Порой звук был далеким и приглушенным, затем он, казалось, приближался, раздаваясь словно бы из соседней комнаты. Он стал напоминать мне царапанье, словно когти зверя скребли по твердому дереву. Сев в постели и внимательно прислушавшись, я с новым витком ужаса осознал, что звук доносится со стороны зарешеченной комнаты. Его сопровождало странное эхо, затем он стал почти неслышным и вдруг на какое-то время прекратился. В этом промежутке я услышал стон – так мог застонать человек от сильной боли или страха. Ошибки быть не могло: стон шел из покоев сэра Джона Тремота, и насчет источника царапанья я тоже больше не сомневался.
Стон не повторялся, но проклятые когти заскребли снова, и это продолжалось до рассвета. Затем, словно существо, издававшее звук, вело строго ночную жизнь, тихий скрежет стих и больше не возобновился. В тоскливом предвкушении, свойственном ночным кошмарам, одурев от усталости и недосыпа, я вслушивался, до предела напрягая уши. С прекращением звука, на бледной сизой заре, я соскользнул в глубокий сон, которому больше не могли помешать невнятные бесформенные призраки старого дома.
Меня разбудил громкий стук в дверь – стук, который я даже спросонья опознал как требовательный и торопливый. Должно быть, близился полдень, и, охваченный чувством вины за то, что так беззастенчиво проспал, я ринулся открывать дверь. За ней стоял старый слуга Харпер, и по его дрожи и убитому горем виду я еще прежде, чем он заговорил, понял, что произошло нечто ужасное.
– С прискорбием сообщаю вам, – продребезжал он, – что сэр Джон скончался. Он не ответил на мой стук, и я осмелился войти к нему в комнату. Должно быть, он умер рано утром.
Невыразимо пораженный этим объявлением, я вспомнил единственный стон, который услышал в серый предутренний час. Вероятно, в тот самый миг хозяин дома умирал. Я вспомнил и мерзостное кошмарное царапанье. Я неизбежно задумался, не был ли стон вызван страхом наряду с физической болью. Быть может, напряжение и тревога, с которыми сэр Джон прислушивался к этому гнусному звуку, приблизили последний пароксизм его болезни? Я не мог быть ни в чем уверен, но мой ум кишел жуткими догадками.
С бесполезной учтивостью, принятой в таких случаях, я постарался выразить престарелому слуге соболезнования и предложил посильную помощь в организации формальностей, касающихся останков его хозяина. В доме не было телефона, и я вызвался найти доктора, который осмотрит тело и подпишет свидетельство о смерти. Старик явно почувствовал огромное облегчение и благодарность.
– Спасибо вам, сэр, – горячо ответил он и добавил, словно объясняясь: – Я не хочу оставлять сэра Джона, я обещал неотрывно следить за его телом.

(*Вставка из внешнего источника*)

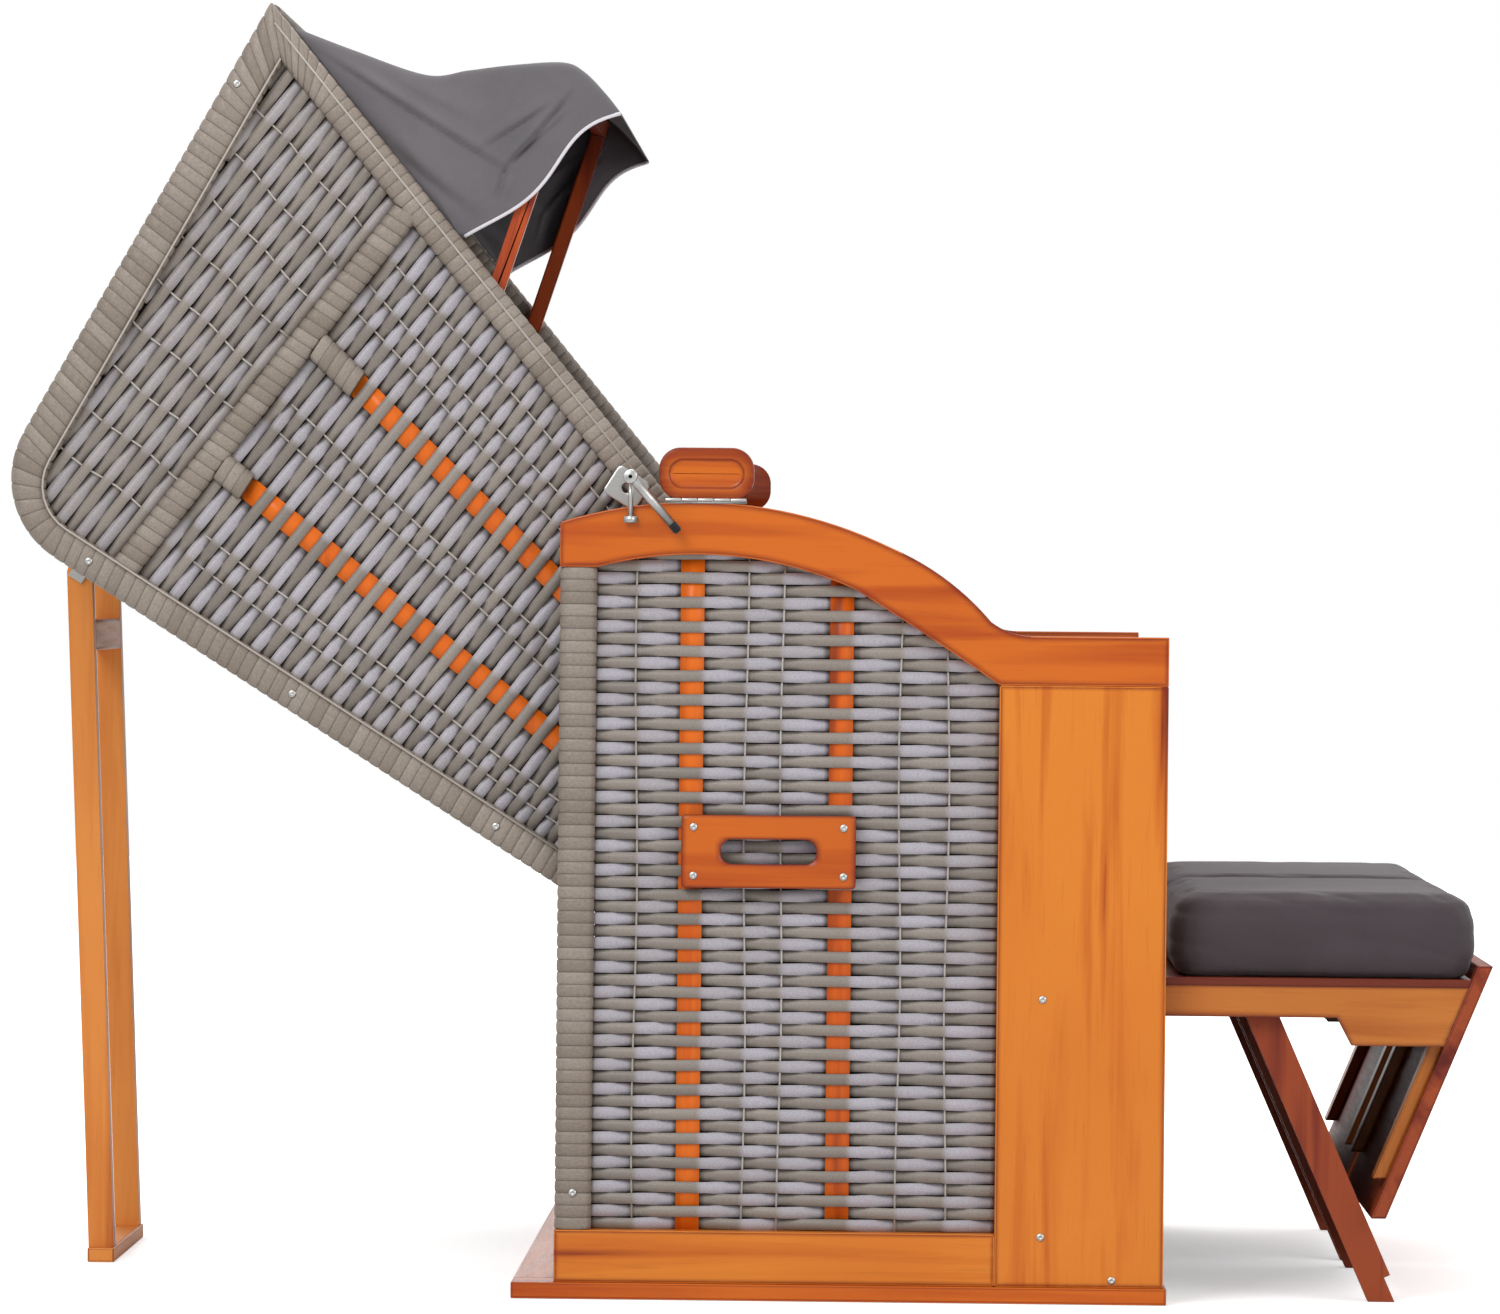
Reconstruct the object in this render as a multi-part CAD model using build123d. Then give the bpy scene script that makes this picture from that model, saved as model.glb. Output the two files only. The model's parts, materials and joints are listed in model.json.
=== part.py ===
from build123d import *
import os
from math import atan, cos, degrees, radians, sin, tan

# Hooded two-seat beach chair with its hood laid back and both footrests pulled out.
# Millimetres. X points forward, Y runs across the chair, Z up.
# The origin is on the floor under the middle of the lower basket.

# Overall size
overall_width = 1200.0
skid_length = 800.0
board = 20.0
cut_over = 10.0
face_gap = 0.3

# Lower basket, side walls
side_thick = 42.0
wall_clearance = 6.0
post_depth = 45.0
post_rear_inset = 52.0
rail_height = 64.0
front_board_length = 206.0
front_end_inset = 4.0
skid_width = 60.0
skid_out = 6.0
bearer_width = 90.0
post_rear_x = -skid_length / 2 + post_rear_inset
front_end_x = skid_length / 2 - front_end_inset
front_board_x = front_end_x - front_board_length
wall_length = front_end_x - post_rear_x

# Armrest outline, seen from the side: places along the wall, and falls below the crest
arm_crest_top = 974.0
arm_thick = 64.0
arm_fall = 160.0
arm_top_x_shares = (0.2366, 0.5444, 0.6290, 0.7083, 0.7379, 0.7823)
arm_low_x_shares = (0.4879, 0.6035)
arm_top_fall_shares = (0.1625, 0.3375, 0.5563, 0.8938, 0.9688)
arm_low_fall_shares = (0.1031, 0.2625, 0.6031, 0.9750)
arm_crest_x, arm_shoulder_x, arm_slope_x, arm_dip_x, arm_foot_x, arm_flat_x = (
    post_rear_x + share * wall_length for share in arm_top_x_shares)
arm_waist_x, arm_run_x = (post_rear_x + share * wall_length for share in arm_low_x_shares)
arm_rear_top, arm_shoulder_top, arm_slope_top, arm_dip_top, arm_foot_top = (
    arm_crest_top - share * arm_fall for share in arm_top_fall_shares)
arm_flat_top = arm_crest_top - arm_fall
arm_crest_low = arm_crest_top - arm_thick
arm_rear_low, arm_waist_low, arm_run_low, arm_flat_low = (
    arm_crest_low - share * arm_fall for share in arm_low_fall_shares)

# Woven panels
weave_pitch = 15.0
weave_core = 8.0
weave_rib = 3.0
stake_thick = 3.0
stake_width = 29.0
stake_rear_share = 0.2177
stake_front_share = 0.4637
stake_rear_x = post_rear_x + stake_rear_share * wall_length
stake_front_x = post_rear_x + stake_front_share * wall_length

# Carrying handle
handle_length = 213.0
handle_height = 89.0
handle_thick = 16.0
handle_shift = 4.5
handle_x = (stake_rear_x + stake_front_x) / 2 + handle_shift
handle_z = 548.0
slot_length = 117.0
slot_height = 28.0
slot_rise = 2.7
handle_round = 3.0

# Seat and the box below it
seat_board_thick = 15.0
seat_board_top = 416.0
seat_front_inset = 51.0
seat_front_x = front_end_x - seat_front_inset
divider_thick = 20.0
cushion_thick = 88.0
cushion_gap = 6.0
cushion_facets = 3
seat_cushion_clear = 130.5
rear_panel_drop = 24.0
rear_panel_top = seat_board_top - rear_panel_drop
rear_rail = 36.0
guide_height = 18.0
guide_width = 16.0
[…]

И он заговорил о том, что сэр Джон желал подвергнуться кремации. Судя по всему, баронет оставил четкие инструкции: на холме за домом следует сложить костер из плавника, сжечь в этом костре его останки, а пепел развеять на полях имения. Выполнить эти указания слуге было велено как можно скорее после смерти сэра Джона. На церемонии не должно быть никого, кроме Харпера и тех, кого наймут нести гроб, а ближайших родственников сэра Джона (ни один из которых не жил поблизости) не следует извещать о его кончине, пока все не будет завершено.
Я отказался от предложения Харпера приготовить мне завтрак, сказав, что поем в соседней деревне. В его поведении сквозила странная неловкость, и с мыслями и чувствами, которым нет места в этом повествовании, я понял, что начинать обещанное бдение над телом сэра Джона он опасается.
Подробный рассказ о вечере похорон был бы утомительным и ненужным. С моря снова накатил густой туман, и ближайший городок я искал, пробираясь почти на ощупь сквозь отсыревший, но ирреальный мир. Я успешно нашел доктора, а также людей, которые согласились сложить костер и нести гроб. Везде меня встречали странным безмолвием: никто, казалось, не хотел ни комментировать смерть сэра Джона, ни говорить о мрачной легенде, окружавшей Тремот-холл.